» RECORDED INFORMATION:
──────────
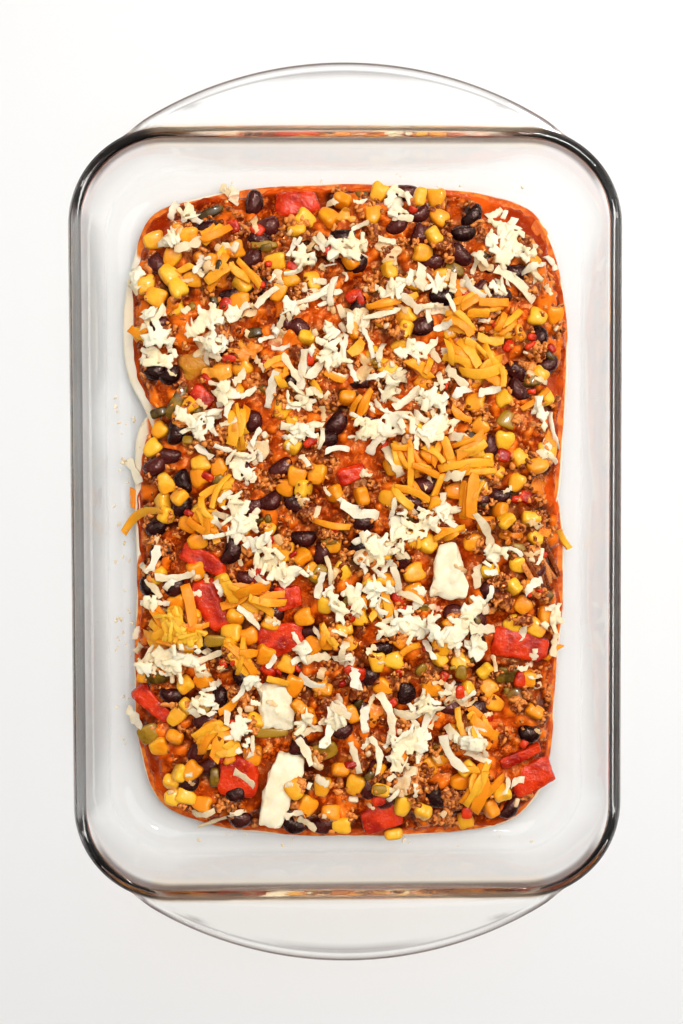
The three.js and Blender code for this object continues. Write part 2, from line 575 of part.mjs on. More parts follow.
// The small pieces, largest kind first: one that would cross a piece already there is skipped
function smallPieces(largePieces) {
  const draw = seeded(11);
  const taken = largePieces.flatMap(({ place: [x, y, length, width, , turn] }) => (
    circlesOf(x, y, length, width, turn)
  ));
  const pieces = [];
  const add = (make, [x, y, turn], [length, width, thickness], { sunk, closeness }) => {
    const circles = circlesOf(x, y, length, width, turn);
    const crosses = circles.some((a) => taken.some((b) => (
      Math.hypot(a.x - b.x, a.y - b.y) < closeness * (a.radius + b.radius)
    )));
    if (crosses) return;
    taken.push(...circles);
    const z = restHeight(x, y, thickness, sunk);
    const grow = smallest + sizeSpread * draw();
    const size = [length * grow, width * grow, thickness];
    pieces.push(placed(make(size), [x, y, z], turn, tiltSpread * (draw() - 0.5)));
  };

  whiteHeaps.forEach(([x, y, length, width, turn]) => {
    add((size) => moundGeometry(size, draw), [x, y, turn], [length, width, mound.thickness], mound);
  });
  beans.forEach((place) => add(beanGeometry, place, bean.size, bean));
  kernels.forEach((place) => add((size) => blockGeometry(size, kernel.pinch), place, kernel.size, kernel));
  greenPeppers.forEach(([x, y, length, width, turn]) => {
    const size = [length, width, greenPepper.thickness];
    add((sized) => blockGeometry(sized, greenPepper.pinch), [x, y, turn], size, greenPepper);
  });
  cheddarBunches.forEach(([x, y, length, width, turn]) => [-1, 1].forEach((side) => {
    const shift = (side * width) / 4;
    const [dx, dy] = [-shift * Math.sin(turn * degrees), shift * Math.cos(turn * degrees)];
    const size = [length * shred.lengthShare, shred.width, shred.thickness];
    add((sized) => blockGeometry(sized, 0), [x + dx, y + dy, turn + shred.splay * side], size, shred);
  }));
  const { size, step, shake, reachX, reachY } = crumb;
  for (let x = -reachX; x <= reachX; x += step) {
    for (let y = -reachY; y <= reachY; y += step) {
      const shaken = [x + shake * (draw() - 0.5), y + shake * (draw() - 0.5), 360 * draw()];
      add(() => new THREE.OctahedronGeometry(size / 2), shaken, [size, size, size], crumb);
    }
  }
  return pieces;
}

function fillingGeometry(tortillaSpaces, largePieces) {
  const pockets = largePieces.map(({ place, seed }) => solidOf(largePiece(place, seed, gap)));
  const pieces = smallPieces(largePieces).map(solidOf);
  const whole = wasm.Manifold.union([heapCore(tortillaSpaces), ...pieces]);
  return geometryOf(mainBody(whole.subtract(wasm.Manifold.union([...pockets, ...tortillaSpaces]))));
}

// Putting it together
function meshNamed(name, geometry, look) {
  const mesh = new THREE.Mesh(geometry, new THREE.MeshStandardMaterial(look));
  mesh.name = name;
  return mesh;
}

function largePieceList() {
  const kinds = [
    ['tomato', tomatoPieces, colours.tomato, 100],
    ['pepper', pepperPieces, colours.pepper, 200],
    ['cheese_chunk', cheesePieces, colours.cheese, 300],
  ];
  return kinds.flatMap(([name, places, look, seed]) => places.map((place, i) => (
    { name: `${name}_${i + 1}`, place, look, seed: seed + i }
  )));
}

const backCentre = [0, 50];
const frontCentre = [0, -42];
const frontSpace = tortillaSolid('front', frontEdge, frontCentre, gap);
const backSpace = tortillaSolid('back', backEdge, backCentre, gap);
const largePieces = largePieceList();

const casserole = new THREE.Group();
casserole.add(meshNamed('dish', dishGeometry(), colours.glass));
const frontTortilla = tortillaSolid('front', frontEdge, frontCentre);
const backTortilla = mainBody(tortillaSolid('back', backEdge, backCentre).subtract(frontSpace));
casserole.add(meshNamed('tortilla_front', geometryOf(frontTortilla), colours.tortilla));
casserole.add(meshNamed('tortilla_back', geometryOf(backTortilla), colours.tortilla));
casserole.add(meshNamed('filling', fillingGeometry([frontSpace, backSpace], largePieces), colours.filling));
largePieces.forEach(({ name, place, look, seed }) => {
  casserole.add(meshNamed(name, largePiece(place, seed), look));
});

export default casserole;
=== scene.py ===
# Looks of an enchilada casserole in its clear glass baking dish.
# Lengths in this script are millimetres in the frame's axes, and a mesh is scaled to metres when it is made.
# Only the lamps and the table are in metres.
import math
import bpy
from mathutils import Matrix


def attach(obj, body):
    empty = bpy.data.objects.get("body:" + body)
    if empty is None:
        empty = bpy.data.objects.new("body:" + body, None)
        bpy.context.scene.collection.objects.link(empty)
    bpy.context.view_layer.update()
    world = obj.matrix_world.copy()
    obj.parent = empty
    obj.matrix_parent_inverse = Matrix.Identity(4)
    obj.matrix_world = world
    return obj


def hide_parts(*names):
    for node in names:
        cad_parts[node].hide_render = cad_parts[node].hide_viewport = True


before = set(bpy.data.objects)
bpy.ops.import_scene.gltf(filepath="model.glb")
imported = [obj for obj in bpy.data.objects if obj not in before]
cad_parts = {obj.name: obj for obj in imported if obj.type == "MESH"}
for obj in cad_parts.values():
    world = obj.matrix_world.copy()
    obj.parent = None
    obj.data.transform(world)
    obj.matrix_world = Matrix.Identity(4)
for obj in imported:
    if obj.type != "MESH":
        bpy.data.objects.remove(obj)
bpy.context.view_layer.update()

from types import SimpleNamespace as Named

import bmesh
import bpy
import numpy as np

METRES = 0.001

# Camera: where it stands, how it is turned, and its lens on a 36 mm sensor
camera_sizes = Named(place=(-14.4, 23.1, 666.0), tilt=(-0.0345, -0.0197, -0.0036), lens=50.22)

# World: its colours above and, near the horizon, towards the dish's sides, ends and corners. A heading goes
# from 0, straight to an end, to 1, straight to a side, and a height from 0 at the horizon to 1 overhead.
world_light = Named(
    above=(0.40, 0.395, 0.39, 1), sides=(0.22, 0.22, 0.22, 1), ends=(0.34, 0.20, 0.11, 1),
    corners=(0.015, 0.015, 0.018, 1), seen=(0.93, 0.93, 0.93, 1), mirrored=0.2,
    ends_to=0.003, corners_from=0.03, corners_to=0.75, horizon_to=0.3, above_from=0.7,
)

# Lamps: name, place and size in metres, watts and colour
lamps = [
    ("key", (0.55, 0.45, 1.0), 1.7, 14.0, (1, 0.99, 0.975)),
    ("fill", (-0.6, 0.25, 1.1), 1.8, 4.4, (1, 1, 1)),
    ("glints", (0.3, 0.45, 1.1), 0.16, 6.0, (1, 1, 1)),
]

# Dish and handles, as in the solids
dish = Named(
    half_x=106, half_y=153.6, corner=29.6, height=56, floor=5, wall=4.8,
    wall_lean=6.4, inner_fillet=9, outer_fillet=14, rim=12,
)
handle = Named(
    radius=164.4, centre_y=28.9, top=54.1, underside=49.5, fade_from=84, fade_to=103, bead=4.2, bead_rise=0.9,
)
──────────
» DIRECTION: Retype exactly, and only, the lines from the one containing "const casserole = new THREE.Group();" through the one containing "obj.matrix_parent_inverse = Matrix.Identity(4)", both included.

» RESULT FOR THIS TASK:
const casserole = new THREE.Group();
casserole.add(meshNamed('dish', dishGeometry(), colours.glass));
const frontTortilla = tortillaSolid('front', frontEdge, frontCentre);
const backTortilla = mainBody(tortillaSolid('back', backEdge, backCentre).subtract(frontSpace));
casserole.add(meshNamed('tortilla_front', geometryOf(frontTortilla), colours.tortilla));
casserole.add(meshNamed('tortilla_back', geometryOf(backTortilla), colours.tortilla));
casserole.add(meshNamed('filling', fillingGeometry([frontSpace, backSpace], largePieces), colours.filling));
largePieces.forEach(({ name, place, look, seed }) => {
  casserole.add(meshNamed(name, largePiece(place, seed), look));
});

export default casserole;
=== scene.py ===
# Looks of an enchilada casserole in its clear glass baking dish.
# Lengths in this script are millimetres in the frame's axes, and a mesh is scaled to metres when it is made.
# Only the lamps and the table are in metres.
import math
import bpy
from mathutils import Matrix


def attach(obj, body):
    empty = bpy.data.objects.get("body:" + body)
    if empty is None:
        empty = bpy.data.objects.new("body:" + body, None)
        bpy.context.scene.collection.objects.link(empty)
    bpy.context.view_layer.update()
    world = obj.matrix_world.copy()
    obj.parent = empty
    obj.matrix_parent_inverse = Matrix.Identity(4)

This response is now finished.